Be Ready For the Hard Q’s (Defining Risks for Investors)
Pitching to investors is not an easy feat….at least for the vast majority of entrepreneurs out there. In fact, it can be extremely daunting for many, not to mention time intensive and nuanced, especially when you are dealing with institutional investors and VCs. One of the harder questions many entrepreneurs struggle with is the questions involving the inherent risks of your business.
Time and time again I see founders trip up over this question because they are so passionate about what they have built (or are planning on creating), that they keep their blinders on. Yes, perhaps your business will produce a $100M+ exit, GREAT! However, this does not mean that there will be zero bumps and bruises along the way.
What Investors Want:
Investors want to understand what is truly happening under the hood of the car and they love it when you are absolutely transparent about what you foresee happening, and what could possibly go wrong. If you are able to articulate this in the right way, more often than not it is something that will give you real respect points and earn the trust of these investors, NOT deter them (contrary to what many people believe).
Types of Risk:
So what types of risks might your company come across? You should prepare answers to this beforehand because there are several things that can happen over the course of a few months or years that can directly impact your plan:
- Legal Risks – Do you have any agreements in place that might hinder scale, the ability to sell to specific regions or companies, unfavorable business/entity structure or ownership allocation, does a third party own the rights to particular code?, etc.
- Regulatory Risks – i.e. safety and transportation regulations for autonomous vehicles, NY State bans for Airbnb, FAA for drones, and any other political uncertainty that could impact what you are trying to accomplish
- Economic Risks – Market downturn and loss of disposable income of your target persona, real estate market downturn could impact real estate start-ups, overall uncertain economy
- Competitors – Other competitors that are moving into your space that are doing similar things as you (threat of stealing some of your market share), large well-known companies can decide to enter the space, etc.

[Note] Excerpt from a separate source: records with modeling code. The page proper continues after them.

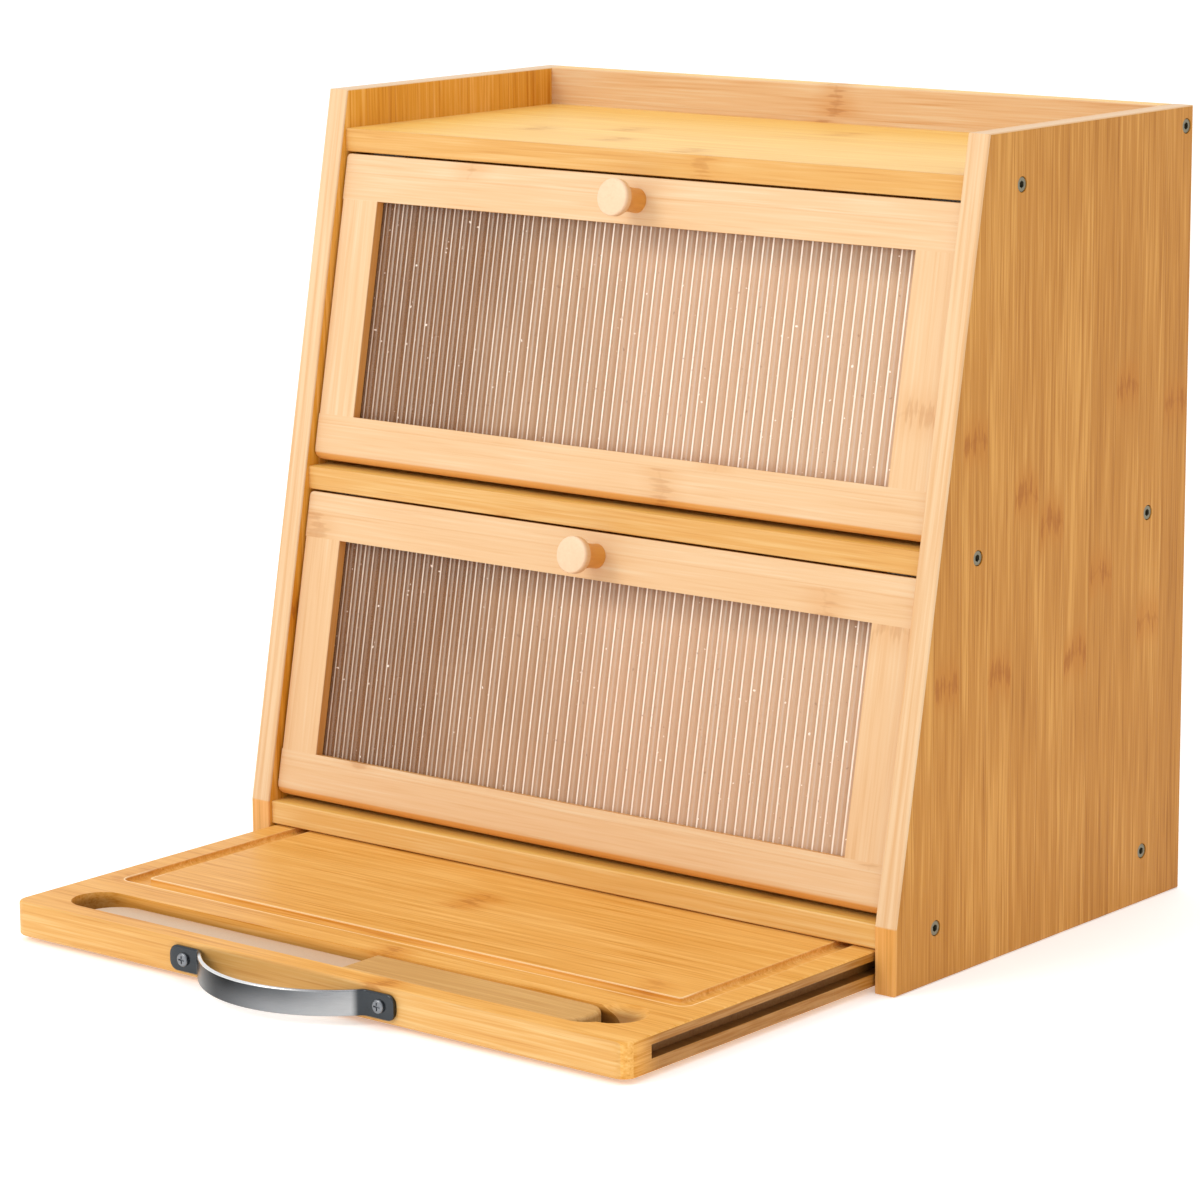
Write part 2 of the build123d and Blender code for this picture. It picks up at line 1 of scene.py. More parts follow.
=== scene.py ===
"""The looks of a two-tier bamboo bread box with two drop-down doors and a pull-out cutting board.

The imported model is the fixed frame. Most of its pieces keep their own meshes and get procedural
finishes; the two windows, the two knobs and the bow handle are new surfaces laid over their
nodes. Everything is in metres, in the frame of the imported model.
"""

import json
import logging
import math
from dataclasses import dataclass
from enum import Enum
from typing import Callable, Optional, Protocol, Sequence, Union

import bmesh
import bpy
import numpy as np
from mathutils import Matrix, Vector

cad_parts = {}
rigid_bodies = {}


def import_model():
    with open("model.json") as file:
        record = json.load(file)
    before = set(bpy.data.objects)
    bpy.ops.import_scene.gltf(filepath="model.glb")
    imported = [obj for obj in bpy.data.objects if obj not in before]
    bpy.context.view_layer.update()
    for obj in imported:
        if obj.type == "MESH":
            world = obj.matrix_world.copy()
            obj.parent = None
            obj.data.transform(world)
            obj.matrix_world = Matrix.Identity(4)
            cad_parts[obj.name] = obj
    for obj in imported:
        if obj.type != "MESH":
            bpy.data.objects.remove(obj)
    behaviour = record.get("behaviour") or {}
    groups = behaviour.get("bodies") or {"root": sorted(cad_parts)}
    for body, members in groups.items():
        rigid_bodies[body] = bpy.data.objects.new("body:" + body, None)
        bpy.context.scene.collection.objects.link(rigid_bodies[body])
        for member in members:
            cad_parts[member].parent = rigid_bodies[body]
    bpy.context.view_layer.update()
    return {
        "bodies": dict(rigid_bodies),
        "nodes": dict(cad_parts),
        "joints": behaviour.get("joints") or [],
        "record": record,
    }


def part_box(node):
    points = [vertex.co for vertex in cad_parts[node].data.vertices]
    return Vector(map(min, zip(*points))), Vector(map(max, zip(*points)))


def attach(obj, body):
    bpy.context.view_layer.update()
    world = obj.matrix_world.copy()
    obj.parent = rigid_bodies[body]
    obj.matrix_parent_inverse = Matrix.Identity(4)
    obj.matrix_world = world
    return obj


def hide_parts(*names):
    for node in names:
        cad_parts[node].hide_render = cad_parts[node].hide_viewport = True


LOG = logging.getLogger("bread_box")

# What a node's input takes: a plain value, or the output socket that feeds it
Feed = Union[float, Sequence[float], bpy.types.NodeSocket]
Stops = tuple[tuple[float, str], ...]
Parts = dict[str, bpy.types.NodeSocket]

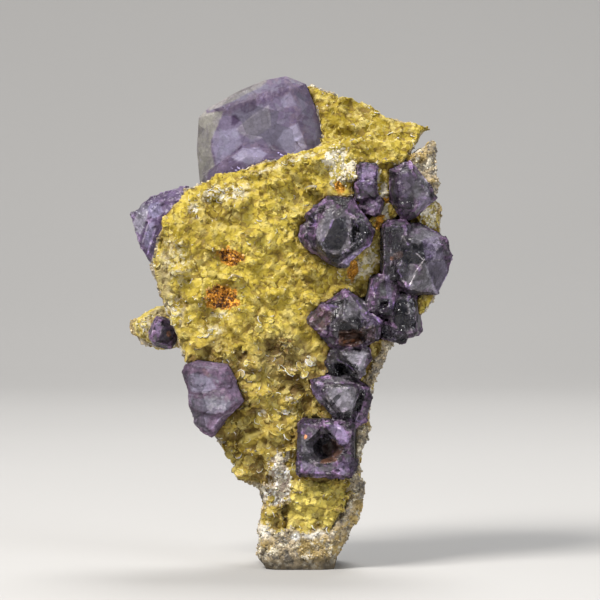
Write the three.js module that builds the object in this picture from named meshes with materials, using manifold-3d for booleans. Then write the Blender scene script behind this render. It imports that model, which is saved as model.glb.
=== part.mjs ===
/**
 * Fluorite specimen: a plate of rock crusted with yellow mica books, standing on its flat cut foot,
 * with purple fluorite cubes on its front, along both edges and behind its upper rim.
 *
 * Millimetres, +Z up. The front faces -Y, and the origin is the middle of the flat foot.
 */
import * as THREE from 'three';
import { ConvexGeometry } from 'three/addons/geometries/ConvexGeometry.js';
import { mergeVertices } from 'three/addons/utils/BufferGeometryUtils.js';
import Module from 'manifold-3d';

const wasm = await Module();
wasm.setup();

// Driving dimensions.
const crustFront = -9.5; // front of the mica crust, on the Y axis
const rockBack = 15; // furthest back that the rock bulges
const footHalfDepth = 9; // the foot reaches this far forwards and backwards
const seatGap = 0.3; // between a crystal and the rock or the crystal that it sits on
const bookRadius = 1.9; // of a mica book, a thin six-sided plate
const bookThickness = 0.9;
const frontBooks = 70; // on the front crust
const upperBooks = 12; // on the upper slope

// The outline of the front, as [x, z] points from the foot up, and along the top from left to right.
const leftSide = [
  [-6.4, 0], [-7.6, 2.2], [-7.8, 9.4], [-6.4, 13.4], [-7.6, 16.6], [-11.4, 18], [-14.2, 23.4],
  [-18.4, 30.4], [-21, 35.4], [-22.2, 42], [-25, 48.4], [-28, 56.4], [-29, 60.4], [-27.4, 69.4],
  [-25.4, 72.8], [-22, 76.4],
];
const rightSide = [
  [7.6, 0], [8.6, 3.4], [10.4, 7.2], [13, 10.2], [13, 23.4], [14.6, 29.8], [14.8, 35.4],
  [17, 42], [19.6, 46], [23.2, 48.4], [28.2, 55.4], [27.8, 62.4], [29.6, 69.4], [28, 72.4],
  [28.4, 79.4], [27.6, 86.4],
];
const upperRim = [
  [-22, 76.4], [-20, 77], [-16.4, 79.4], [-10.4, 80.8], [-4.4, 82.4], [0.6, 84.4], [4.2, 85.2],
  [9.6, 86.2], [15.6, 86.4], [27.6, 86.4],
];
const footLine = [leftSide[0], rightSide[0]];

// The upper slope, a second ledge of rock that rises behind the right half of the rim.
const slopeLeft = [[6, 70], [5.8, 85], [3.8, 92.6], [2, 98]];
const slopeRight = [[22, 70], [21.4, 82], [23.6, 84.6], [27.2, 89.4]];
const slopeTop = [
  [2, 98], [6.6, 96], [10.6, 94.8], [15, 94], [17.6, 91.4], [20.6, 90.8], [27.2, 89.4],
];
const slopeFoot = [slopeLeft[0], slopeRight[0]];

// The crack that parts the fin at the upper right from the slope, as [x, z] points.
const crack = [[20.4, 81], [25.4, 88.4], [29.4, 88.8], [29.4, 87.6], [24.6, 86.4]];
const crackDepth = { front: -14, back: 18 };

// The knob of rock that looks out behind the left edge.
const knob = { at: [-26.1, 4.4, 48.3], size: [7.6, 6.4, 4.5] };

/* ---- Helpers ---- */

// A closed solid for joining and cutting.
function solidOf(geometry) {
  const bare = geometry.clone();
  bare.deleteAttribute('normal');
  bare.deleteAttribute('uv');
  const merged = mergeVertices(bare, 1e-4);
  const mesh = new wasm.Mesh({
    numProp: 3,
    vertProperties: new Float32Array(merged.attributes.position.array),
    triVerts: new Uint32Array(merged.index.array),
  });
  return new wasm.Manifold(mesh);
}

// The geometry of a finished solid, with the crumbs that a cut leaves dropped.
function geometryOf(solid) {
  const pieces = solid.decompose().sort((a, b) => b.volume() - a.volume());
  const mesh = pieces[0].getMesh();
  const geometry = new THREE.BufferGeometry();
  geometry.setAttribute('position', new THREE.BufferAttribute(mesh.vertProperties, 3));
  geometry.setIndex(new THREE.BufferAttribute(mesh.triVerts, 1));
  geometry.computeVertexNormals();
  return geometry;
}

// Slow waves over the surface, between about -1 and 1.
function waves(x, z, length) {
  const a = x / length;
  const b = z / length;
  return 0.5 * Math.sin(2.1 * a + 1.3) * Math.sin(1.7 * b + 0.4)
    + 0.3 * Math.sin(3.9 * a + 2.3 * b)
    + 0.25 * Math.sin(5.2 * b - 3.1 * a + 2);
}

// Evenly scattered numbers from 0 to 1, the same on every run.
function scatter(index, step) {
  return (index * step) % 1;
}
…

- Market Movement – Especially in new markets like VR for instance, markets can be very volatile. At first it may appear that market demand is in one particular area but this can change drastically over short amounts of time.
- Technology – Same as for the volatility of a market, new technology is ever-changing. Maintaining your position as cutting edge can be hard to endure over long periods of time. You must find a way to continue to keep up with the latest or best technology out there or run the risk of newer better technology coming in to beat you out at a fraction of the cost (for example).
- Dilution – If you raise another round, your previous investors may get diluted. This can be worked around but it is something you might want to consider thinking through before any pitch.
All of these risks are very relevant to investors and should be in the back of your mind before having in-depth conversations about raising capital. Of course, there are many more out there! I would encourage you to think of some others outside of the ones listed here as well.